Senate Christmas Wars

December 15, 2010

With Republicans in the U.S. Senate filibustering all legislation until the tax bill compromise was worked out, little has been done yet in this "lame duck" session. Thus, Senate Majority Harry Reid is now threatening to keep them in session longer and even bring the Senators back quickly after Christmas instead of a traditional longer break. Republican Jon Kyl responded by suggesting that Reid hates Christmas:

It is impossible to do all of the things that the majority leader laid out without doing — frankly, without disrespecting the institution and without disrespecting one of the two holiest of holidays for Christians and the families of all of the Senate, not just the senators themselves but all of the staff.
Playing a similar note, Republican Jim DeMint invoked Christmas to justify his opposition to START, the proposed treaty designed to decrease the number of nuclear weapons in the world. DeMint argued:
You can't jam a major arms control treaty right before Christmas. ... What's going on here is just wrong. This is the most sacred holiday for Christians.
With Reid being Mormon, the insinuations of Kyl and DeMint come awfully close to playing on the religious divide between Mormons and many Christians--even though Christmas is very important to Mormons. DeMint's comment is also odd because I thought Easter was the most sacred holiday for Christians, with Christmas being second. Reid quickly fired back in religious terms:
As a Christian, no one has to remind me of the importance of Christmas for all of the Christian faith, for all their families, all across America. ... I don't need to hear the sanctimonious lectures of Sen. Kyl and [Sen. Jim] DeMint to remind me of what Christmas means. Where were their concerns about Christmas [when they were posing] filibuster after filibuster of every piece of legislation during this entire Congress?
Reid's response falls into the trap of confessional politics by trying to prove that he, too, is a Christian who loves the baby Jesus. Using Christmas to gain political points seems to run quite counter to the whole reason for the season. All that fighting (especially to keep an obscene number of nuclear weapons) seems to run quite counter to the Christmas message of peace on earth and goodwill to all. The Two Futures Project, an evangelical Christian group working toward the abolition of nuclear weapons, gathered statements from several Christian leaders urging politicians not to use Christmas to gain a political advantage regarding START. Those speaking out include Michael Kinnamon of the National Council of Churches, Joel Hunter, and Jim Wallis. It is time to debate the legislation on the merits and leave Christmas out of the debate.

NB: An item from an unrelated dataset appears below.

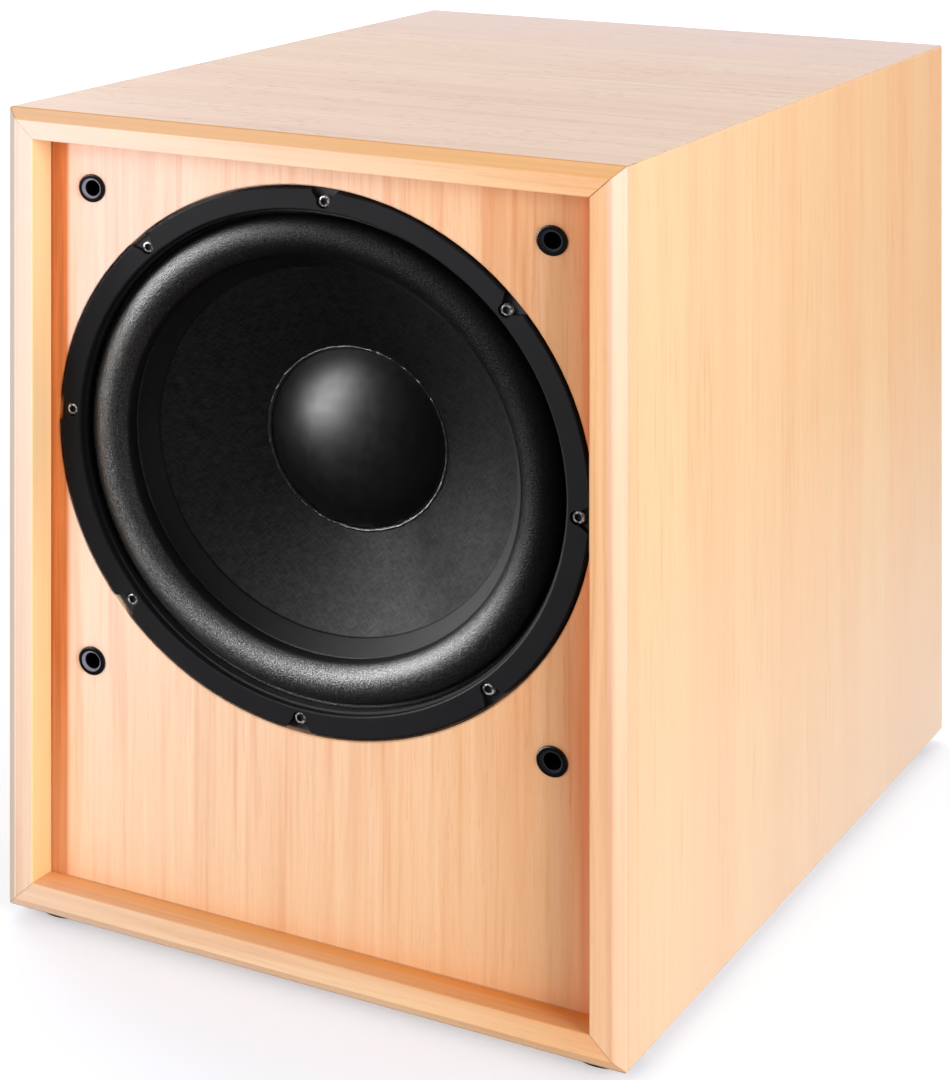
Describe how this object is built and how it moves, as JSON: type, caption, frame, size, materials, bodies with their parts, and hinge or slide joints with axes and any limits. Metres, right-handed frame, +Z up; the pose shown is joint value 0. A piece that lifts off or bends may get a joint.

UPDATE [12-16-10]: Conservative Joe Scarborough criticized the Senators invoking Christmas as part of their opposition to specific policies for being "offensive," "baseless," and "unChristlike." He advised the Republicans making this argument to just "shut their mouth." He also wondered why the Senators could not celebrate Christmas in D.C., but he phrased it in a way that many might be tempted to answer differently than Scarborough was intending: "Does Jesus not live in Washington, D.C.? Can they not worship Jesus in Washington, D.C.?" Sounding an even odder note, Vice President Joe Biden declared, "I understand Christmas. I have been a senator for a long time." Guess, he did not understand Christmas before becoming a senator!